S’il m’était permis de revenir au salon de coiffure du coin de ma rue (rue où, chacun pour ses raisons, on est tous bas de plafond), je voudrais signaler que nous autres (éventuels citoyens constituants au même titre que n’importe qui) ne comprenons pas la monnaie ni l’égalité à votre façon compliquée. Pour nous, l’égalité devant la loi, c’est le droit de faire telle chose à condition d’avoir le pognon pour (créer son propre salon, par ex) ; droit que la banque accorde ou refuse, réalisant l’égalité à son gré, à condition qu’on joue le jeu, qu’on se montre non pas vertueux mais rentable, quitte, si besoin, à produire de la cochonnerie rebaptisée richesse. Voyez où nous en sommes. Pourriez-vous nous dessiller un peu les yeux par des explications plus accessibles à notre intelligence ?
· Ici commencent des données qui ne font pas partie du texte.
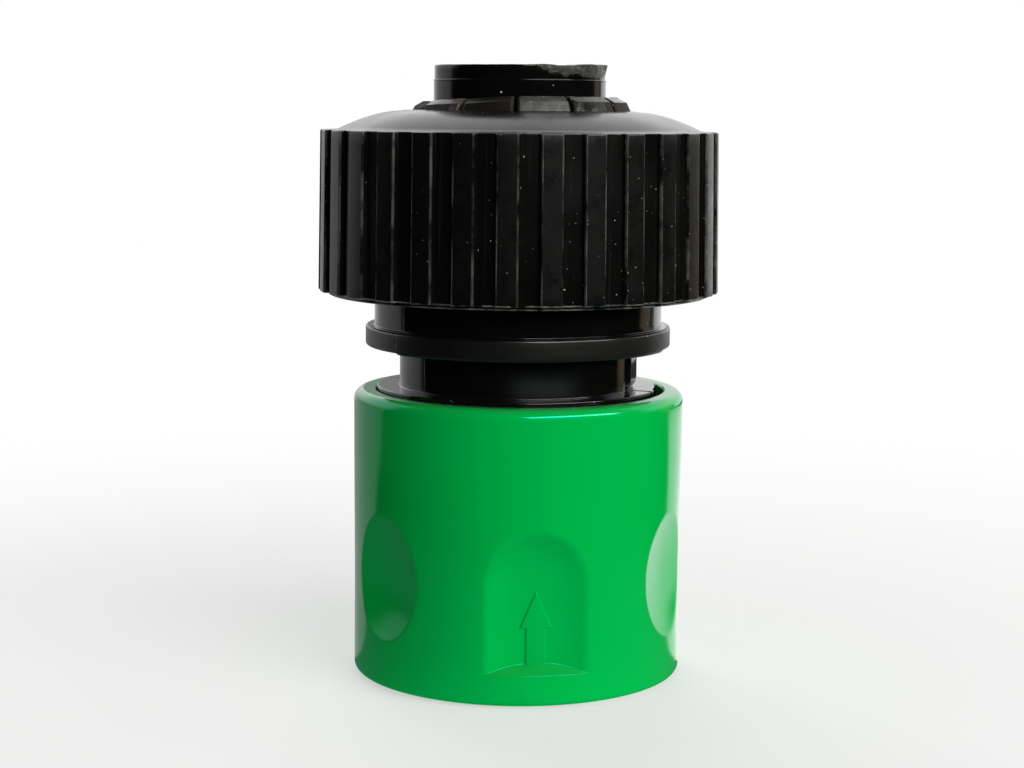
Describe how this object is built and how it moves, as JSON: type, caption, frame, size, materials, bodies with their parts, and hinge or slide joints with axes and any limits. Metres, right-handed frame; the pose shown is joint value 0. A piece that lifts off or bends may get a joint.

Quant à la responsabilité sur les biens propres, reste qu’un PDG qui prend des risques, en prend aussi pour d’autres qui n’ont rien décidé. Le partage du risque, oui ! Celui de la décision périlleuse…Si le risque c’est la vie, ontologiquement, qu’il me soit permis d’adresser aux nantis de l’incarnation, dotés d’une corporalité triomphante qui ne leur a jamais fait défaut et les a, subséquemment, encouragés à la témérité d’en réclamer davantage, d’en repousser les limites grâce au parapente par ex, la requête de bien vouloir, en cas de risque mal calculé, s’écraser ailleurs que sur mon nez. La vie, messieurs, c’est chacun la sienne, si vous voulez bien. Et si le bonheur m’était donné d’offrir la mienne à l’un de vous (ce qui ne ferait pas grand chose, j’en conviens), que le plaisir sans prix de l’initiative, me revienne du moins.